■ Provided material

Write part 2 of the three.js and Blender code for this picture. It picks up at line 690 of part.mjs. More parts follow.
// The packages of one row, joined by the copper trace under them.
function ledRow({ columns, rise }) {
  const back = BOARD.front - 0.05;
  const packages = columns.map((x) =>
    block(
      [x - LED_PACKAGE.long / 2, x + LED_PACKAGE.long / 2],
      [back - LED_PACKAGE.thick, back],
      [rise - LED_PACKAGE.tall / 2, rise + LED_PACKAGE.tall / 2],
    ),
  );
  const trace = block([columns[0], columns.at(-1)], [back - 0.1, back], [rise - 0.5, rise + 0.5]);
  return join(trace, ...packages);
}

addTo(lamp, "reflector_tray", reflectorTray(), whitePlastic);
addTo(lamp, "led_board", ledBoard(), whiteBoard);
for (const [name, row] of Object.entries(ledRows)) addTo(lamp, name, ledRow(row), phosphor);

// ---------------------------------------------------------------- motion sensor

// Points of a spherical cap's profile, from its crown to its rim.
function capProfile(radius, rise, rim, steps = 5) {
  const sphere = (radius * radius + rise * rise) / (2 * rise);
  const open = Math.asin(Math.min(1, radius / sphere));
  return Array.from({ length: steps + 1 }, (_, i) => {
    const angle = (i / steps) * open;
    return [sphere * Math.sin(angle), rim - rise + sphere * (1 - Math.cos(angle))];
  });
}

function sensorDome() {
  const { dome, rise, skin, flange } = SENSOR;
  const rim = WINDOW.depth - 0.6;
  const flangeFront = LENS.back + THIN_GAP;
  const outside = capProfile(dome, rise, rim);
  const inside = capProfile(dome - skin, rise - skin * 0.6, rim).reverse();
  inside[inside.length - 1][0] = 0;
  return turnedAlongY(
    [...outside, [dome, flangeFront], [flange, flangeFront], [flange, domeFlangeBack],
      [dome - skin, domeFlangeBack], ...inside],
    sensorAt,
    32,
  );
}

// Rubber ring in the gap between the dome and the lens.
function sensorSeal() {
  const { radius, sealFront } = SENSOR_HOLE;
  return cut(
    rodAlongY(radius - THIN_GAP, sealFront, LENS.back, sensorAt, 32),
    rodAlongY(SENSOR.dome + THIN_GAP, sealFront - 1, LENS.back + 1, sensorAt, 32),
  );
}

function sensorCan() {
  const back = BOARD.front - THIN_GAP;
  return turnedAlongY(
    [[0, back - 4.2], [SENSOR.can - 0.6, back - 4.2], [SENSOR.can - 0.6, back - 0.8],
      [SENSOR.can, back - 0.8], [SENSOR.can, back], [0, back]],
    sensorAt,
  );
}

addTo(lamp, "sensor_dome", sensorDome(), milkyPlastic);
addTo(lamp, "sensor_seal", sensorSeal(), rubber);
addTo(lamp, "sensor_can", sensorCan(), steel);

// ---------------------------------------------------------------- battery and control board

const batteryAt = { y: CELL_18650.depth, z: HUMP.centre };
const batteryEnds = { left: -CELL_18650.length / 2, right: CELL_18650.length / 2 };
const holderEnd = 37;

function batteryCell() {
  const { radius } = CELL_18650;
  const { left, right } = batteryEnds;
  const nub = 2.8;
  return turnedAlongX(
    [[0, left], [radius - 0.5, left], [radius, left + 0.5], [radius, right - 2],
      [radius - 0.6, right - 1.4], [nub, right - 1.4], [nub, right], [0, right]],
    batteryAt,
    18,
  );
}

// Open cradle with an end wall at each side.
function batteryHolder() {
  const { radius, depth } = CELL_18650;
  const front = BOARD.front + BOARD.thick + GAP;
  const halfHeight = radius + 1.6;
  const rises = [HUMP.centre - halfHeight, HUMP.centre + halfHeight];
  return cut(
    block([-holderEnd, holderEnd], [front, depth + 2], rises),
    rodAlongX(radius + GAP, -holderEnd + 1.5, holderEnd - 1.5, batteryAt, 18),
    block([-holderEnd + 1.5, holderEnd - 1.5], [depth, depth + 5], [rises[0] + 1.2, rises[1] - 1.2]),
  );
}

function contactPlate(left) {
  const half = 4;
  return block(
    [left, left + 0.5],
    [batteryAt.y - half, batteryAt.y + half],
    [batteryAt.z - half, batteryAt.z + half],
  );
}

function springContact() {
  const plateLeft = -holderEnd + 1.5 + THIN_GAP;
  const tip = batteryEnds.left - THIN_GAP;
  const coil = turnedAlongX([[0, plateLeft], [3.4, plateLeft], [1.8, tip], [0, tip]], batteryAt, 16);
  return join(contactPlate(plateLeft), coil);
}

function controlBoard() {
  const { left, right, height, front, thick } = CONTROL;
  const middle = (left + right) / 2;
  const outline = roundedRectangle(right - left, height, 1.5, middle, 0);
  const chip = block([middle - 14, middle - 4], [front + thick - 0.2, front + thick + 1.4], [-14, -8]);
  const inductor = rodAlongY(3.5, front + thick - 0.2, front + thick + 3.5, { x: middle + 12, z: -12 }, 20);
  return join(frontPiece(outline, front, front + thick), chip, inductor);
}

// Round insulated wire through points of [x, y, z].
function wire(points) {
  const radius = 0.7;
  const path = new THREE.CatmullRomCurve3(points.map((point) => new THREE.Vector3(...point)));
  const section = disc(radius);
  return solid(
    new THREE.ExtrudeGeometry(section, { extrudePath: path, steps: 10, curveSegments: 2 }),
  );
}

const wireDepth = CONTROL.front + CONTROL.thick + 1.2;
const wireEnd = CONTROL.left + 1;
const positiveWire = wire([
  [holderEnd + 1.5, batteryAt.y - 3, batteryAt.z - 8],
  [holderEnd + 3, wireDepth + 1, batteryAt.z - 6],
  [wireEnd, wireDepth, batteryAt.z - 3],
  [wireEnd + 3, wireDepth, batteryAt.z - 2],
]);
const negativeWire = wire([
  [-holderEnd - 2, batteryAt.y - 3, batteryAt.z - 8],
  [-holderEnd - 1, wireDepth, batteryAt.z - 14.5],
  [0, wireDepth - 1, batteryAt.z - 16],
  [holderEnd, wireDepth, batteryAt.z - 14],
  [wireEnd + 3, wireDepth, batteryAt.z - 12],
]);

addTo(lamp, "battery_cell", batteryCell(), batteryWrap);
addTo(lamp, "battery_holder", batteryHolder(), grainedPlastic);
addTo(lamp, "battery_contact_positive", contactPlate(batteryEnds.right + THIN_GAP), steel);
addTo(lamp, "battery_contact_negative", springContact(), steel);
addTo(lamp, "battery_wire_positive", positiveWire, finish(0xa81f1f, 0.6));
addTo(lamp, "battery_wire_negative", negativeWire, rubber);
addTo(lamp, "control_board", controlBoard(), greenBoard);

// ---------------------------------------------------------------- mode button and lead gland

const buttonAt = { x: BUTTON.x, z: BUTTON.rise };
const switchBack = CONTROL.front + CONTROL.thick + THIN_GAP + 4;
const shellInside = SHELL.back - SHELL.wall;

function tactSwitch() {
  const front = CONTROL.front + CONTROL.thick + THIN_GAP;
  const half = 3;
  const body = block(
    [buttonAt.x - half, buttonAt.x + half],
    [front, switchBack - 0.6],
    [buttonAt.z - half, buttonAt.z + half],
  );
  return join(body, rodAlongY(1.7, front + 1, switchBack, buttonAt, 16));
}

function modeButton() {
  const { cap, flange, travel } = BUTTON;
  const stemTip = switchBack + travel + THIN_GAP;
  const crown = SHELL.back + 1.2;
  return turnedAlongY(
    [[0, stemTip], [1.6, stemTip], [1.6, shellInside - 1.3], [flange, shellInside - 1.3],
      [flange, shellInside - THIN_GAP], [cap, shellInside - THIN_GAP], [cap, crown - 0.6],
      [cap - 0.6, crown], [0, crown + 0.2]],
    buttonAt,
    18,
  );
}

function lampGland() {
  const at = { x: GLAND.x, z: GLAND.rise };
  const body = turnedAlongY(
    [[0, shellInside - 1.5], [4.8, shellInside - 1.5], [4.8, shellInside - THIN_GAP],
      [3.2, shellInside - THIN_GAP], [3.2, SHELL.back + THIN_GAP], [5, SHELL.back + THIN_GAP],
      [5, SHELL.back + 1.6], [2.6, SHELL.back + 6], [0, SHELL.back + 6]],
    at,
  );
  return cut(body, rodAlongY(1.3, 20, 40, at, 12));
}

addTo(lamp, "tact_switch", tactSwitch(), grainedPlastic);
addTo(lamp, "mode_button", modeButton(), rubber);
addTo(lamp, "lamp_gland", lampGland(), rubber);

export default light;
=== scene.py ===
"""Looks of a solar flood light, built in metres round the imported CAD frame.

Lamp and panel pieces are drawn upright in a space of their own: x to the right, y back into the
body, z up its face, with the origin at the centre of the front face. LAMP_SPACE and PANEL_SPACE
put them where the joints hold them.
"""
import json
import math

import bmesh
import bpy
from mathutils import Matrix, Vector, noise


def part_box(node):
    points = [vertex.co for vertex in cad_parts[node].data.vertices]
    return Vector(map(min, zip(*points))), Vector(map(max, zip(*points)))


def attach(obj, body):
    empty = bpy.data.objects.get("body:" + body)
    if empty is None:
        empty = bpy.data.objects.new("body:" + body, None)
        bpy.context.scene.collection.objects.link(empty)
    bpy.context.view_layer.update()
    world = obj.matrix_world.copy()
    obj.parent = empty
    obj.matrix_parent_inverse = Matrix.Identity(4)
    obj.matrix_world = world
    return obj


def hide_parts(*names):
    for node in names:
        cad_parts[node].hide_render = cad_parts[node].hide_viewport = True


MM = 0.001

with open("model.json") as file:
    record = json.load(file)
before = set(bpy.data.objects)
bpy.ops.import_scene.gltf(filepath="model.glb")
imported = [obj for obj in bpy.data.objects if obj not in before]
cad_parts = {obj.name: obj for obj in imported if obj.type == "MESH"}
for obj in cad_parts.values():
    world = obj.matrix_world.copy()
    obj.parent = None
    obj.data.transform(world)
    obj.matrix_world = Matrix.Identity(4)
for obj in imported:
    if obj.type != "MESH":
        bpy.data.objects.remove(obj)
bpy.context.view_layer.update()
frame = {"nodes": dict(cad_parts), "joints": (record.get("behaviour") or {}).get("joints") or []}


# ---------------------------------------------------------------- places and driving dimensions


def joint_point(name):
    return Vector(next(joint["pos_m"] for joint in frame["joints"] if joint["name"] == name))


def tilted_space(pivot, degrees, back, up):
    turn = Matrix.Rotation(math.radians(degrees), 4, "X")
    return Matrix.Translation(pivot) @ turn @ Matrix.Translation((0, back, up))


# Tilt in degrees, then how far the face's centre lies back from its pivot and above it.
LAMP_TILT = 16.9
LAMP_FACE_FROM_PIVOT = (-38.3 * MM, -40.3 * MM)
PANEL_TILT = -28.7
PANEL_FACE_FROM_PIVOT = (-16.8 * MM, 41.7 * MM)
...
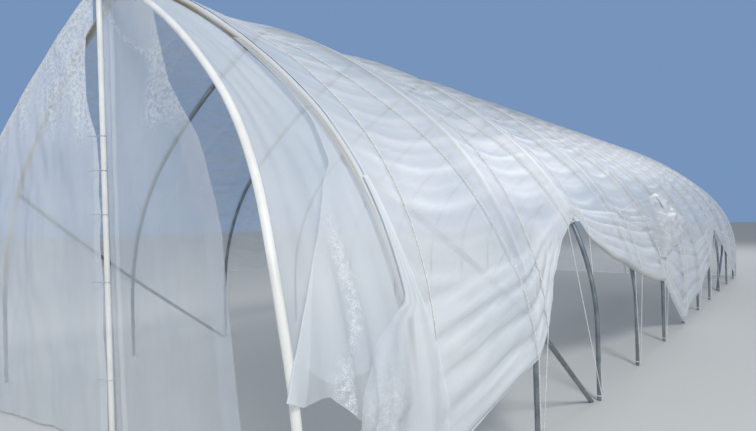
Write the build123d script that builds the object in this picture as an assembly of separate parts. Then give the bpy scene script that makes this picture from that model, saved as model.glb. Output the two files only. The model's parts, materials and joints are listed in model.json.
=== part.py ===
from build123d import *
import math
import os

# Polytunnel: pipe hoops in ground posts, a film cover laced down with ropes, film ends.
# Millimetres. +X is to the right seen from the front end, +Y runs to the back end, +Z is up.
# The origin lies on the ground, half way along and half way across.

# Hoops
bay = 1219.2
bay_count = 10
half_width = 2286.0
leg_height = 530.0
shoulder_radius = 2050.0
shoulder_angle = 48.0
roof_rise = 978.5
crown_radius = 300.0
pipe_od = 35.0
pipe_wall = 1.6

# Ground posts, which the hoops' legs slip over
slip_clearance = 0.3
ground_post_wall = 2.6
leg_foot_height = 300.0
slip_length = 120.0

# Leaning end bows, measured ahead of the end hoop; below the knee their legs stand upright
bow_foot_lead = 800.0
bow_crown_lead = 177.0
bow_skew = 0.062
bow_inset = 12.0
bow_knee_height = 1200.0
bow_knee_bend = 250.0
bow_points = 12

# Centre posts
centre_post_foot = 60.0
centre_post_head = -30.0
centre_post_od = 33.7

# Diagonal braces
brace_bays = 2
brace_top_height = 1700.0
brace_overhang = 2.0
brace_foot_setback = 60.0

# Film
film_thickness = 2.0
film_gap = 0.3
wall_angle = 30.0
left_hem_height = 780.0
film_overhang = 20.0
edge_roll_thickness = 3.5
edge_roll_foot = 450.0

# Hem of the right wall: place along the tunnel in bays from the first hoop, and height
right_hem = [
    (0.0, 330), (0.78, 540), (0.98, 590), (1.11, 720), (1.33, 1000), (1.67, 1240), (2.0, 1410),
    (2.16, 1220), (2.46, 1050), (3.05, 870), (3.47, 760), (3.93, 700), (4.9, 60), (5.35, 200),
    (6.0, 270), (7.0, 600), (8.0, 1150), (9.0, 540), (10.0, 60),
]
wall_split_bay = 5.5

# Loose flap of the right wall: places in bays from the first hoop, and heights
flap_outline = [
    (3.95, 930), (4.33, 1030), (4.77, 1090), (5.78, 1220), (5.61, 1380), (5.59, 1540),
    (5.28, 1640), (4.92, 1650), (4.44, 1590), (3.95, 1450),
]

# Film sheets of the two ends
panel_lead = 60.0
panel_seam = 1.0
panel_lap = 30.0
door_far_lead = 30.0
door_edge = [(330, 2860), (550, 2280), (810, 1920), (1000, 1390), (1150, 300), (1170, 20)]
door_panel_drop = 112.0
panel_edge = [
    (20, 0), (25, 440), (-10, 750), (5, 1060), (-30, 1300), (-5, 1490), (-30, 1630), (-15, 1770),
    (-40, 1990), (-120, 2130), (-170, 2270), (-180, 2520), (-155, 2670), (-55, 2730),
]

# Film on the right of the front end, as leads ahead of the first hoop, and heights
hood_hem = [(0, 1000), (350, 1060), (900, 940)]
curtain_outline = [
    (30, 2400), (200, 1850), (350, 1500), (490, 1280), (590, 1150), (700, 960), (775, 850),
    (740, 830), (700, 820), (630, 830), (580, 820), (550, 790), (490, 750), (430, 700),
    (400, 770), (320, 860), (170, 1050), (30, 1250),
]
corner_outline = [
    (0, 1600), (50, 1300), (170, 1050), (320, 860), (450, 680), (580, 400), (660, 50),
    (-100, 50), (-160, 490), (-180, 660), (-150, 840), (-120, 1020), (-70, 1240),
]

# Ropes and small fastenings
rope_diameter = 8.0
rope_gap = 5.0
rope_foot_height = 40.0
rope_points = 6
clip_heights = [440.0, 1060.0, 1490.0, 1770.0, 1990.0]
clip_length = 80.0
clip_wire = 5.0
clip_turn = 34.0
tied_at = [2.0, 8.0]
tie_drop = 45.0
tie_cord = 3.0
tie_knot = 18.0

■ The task
Using the entries above, repeat only the lines from the one containing "const stemTip = switchBack" through the one containing "if empty is", end lines included.

■ Reply to the task
  const stemTip = switchBack + travel + THIN_GAP;
  const crown = SHELL.back + 1.2;
  return turnedAlongY(
    [[0, stemTip], [1.6, stemTip], [1.6, shellInside - 1.3], [flange, shellInside - 1.3],
      [flange, shellInside - THIN_GAP], [cap, shellInside - THIN_GAP], [cap, crown - 0.6],
      [cap - 0.6, crown], [0, crown + 0.2]],
    buttonAt,
    18,
  );
}

function lampGland() {
  const at = { x: GLAND.x, z: GLAND.rise };
  const body = turnedAlongY(
    [[0, shellInside - 1.5], [4.8, shellInside - 1.5], [4.8, shellInside - THIN_GAP],
      [3.2, shellInside - THIN_GAP], [3.2, SHELL.back + THIN_GAP], [5, SHELL.back + THIN_GAP],
      [5, SHELL.back + 1.6], [2.6, SHELL.back + 6], [0, SHELL.back + 6]],
    at,
  );
  return cut(body, rodAlongY(1.3, 20, 40, at, 12));
}

addTo(lamp, "tact_switch", tactSwitch(), grainedPlastic);
addTo(lamp, "mode_button", modeButton(), rubber);
addTo(lamp, "lamp_gland", lampGland(), rubber);

export default light;
=== scene.py ===
"""Looks of a solar flood light, built in metres round the imported CAD frame.

Lamp and panel pieces are drawn upright in a space of their own: x to the right, y back into the
body, z up its face, with the origin at the centre of the front face. LAMP_SPACE and PANEL_SPACE
put them where the joints hold them.
"""
import json
import math

import bmesh
import bpy
from mathutils import Matrix, Vector, noise


def part_box(node):
    points = [vertex.co for vertex in cad_parts[node].data.vertices]
    return Vector(map(min, zip(*points))), Vector(map(max, zip(*points)))


def attach(obj, body):
    empty = bpy.data.objects.get("body:" + body)
    if empty is None:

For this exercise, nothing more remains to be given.